Liwei Wang, Masashi Sugiyama, Zhaoxiang Jing, Cheng Yang, Zhi-Hua Zhou, Jufu Feng; 12(51):1835−1863, 2011.


Much attention has been paid to the theoretical explanation of the empirical success of AdaBoost. The most influential work is the margin theory, which is essentially an upper bound for the generalization error of any voting classifier in terms of the margin distribution over the training data. However, important questions were raised about the margin explanation. Breiman (1999) proved a bound in terms of the minimum margin, which is sharper than the margin distribution bound. He argued that the minimum margin would be better in predicting the generalization error. Grove and Schuurmans (1998) developed an algorithm called LP-AdaBoost which maximizes the minimum margin while keeping all other factors the same as AdaBoost. In experiments however, LP-AdaBoost usually performs worse than AdaBoost, putting the margin explanation into serious doubt. In this paper, we make a refined analysis of the margin theory. We prove a bound in terms of a new margin measure called the Equilibrium margin (Emargin).

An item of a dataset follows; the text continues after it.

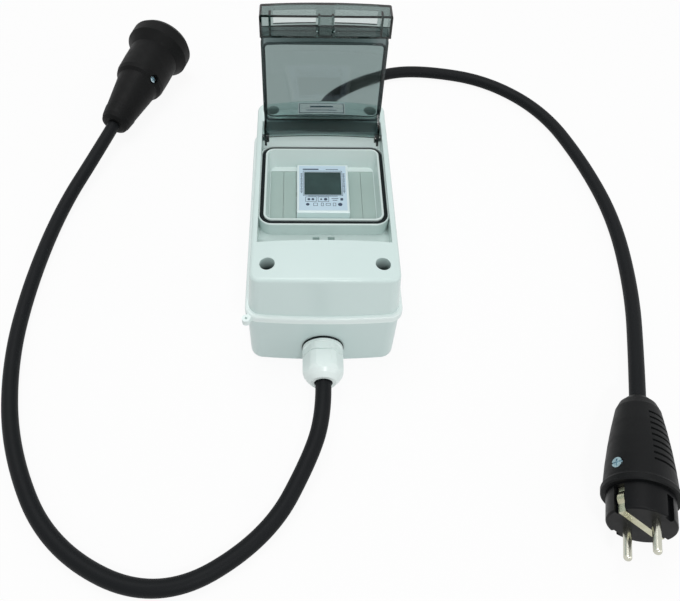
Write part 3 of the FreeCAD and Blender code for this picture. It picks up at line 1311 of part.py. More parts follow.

The Emargin bound is uniformly sharper than Breiman's minimum margin bound. Thus our result suggests that the minimum margin may be not crucial for the generalization error. We also show that a large Emargin and a small empirical error at Emargin imply a smaller bound of the generalization error. Experimental results on benchmark data sets demonstrate that AdaBoost usually has a larger Emargin and a smaller test error than LP-AdaBoost, which agrees well with our theory.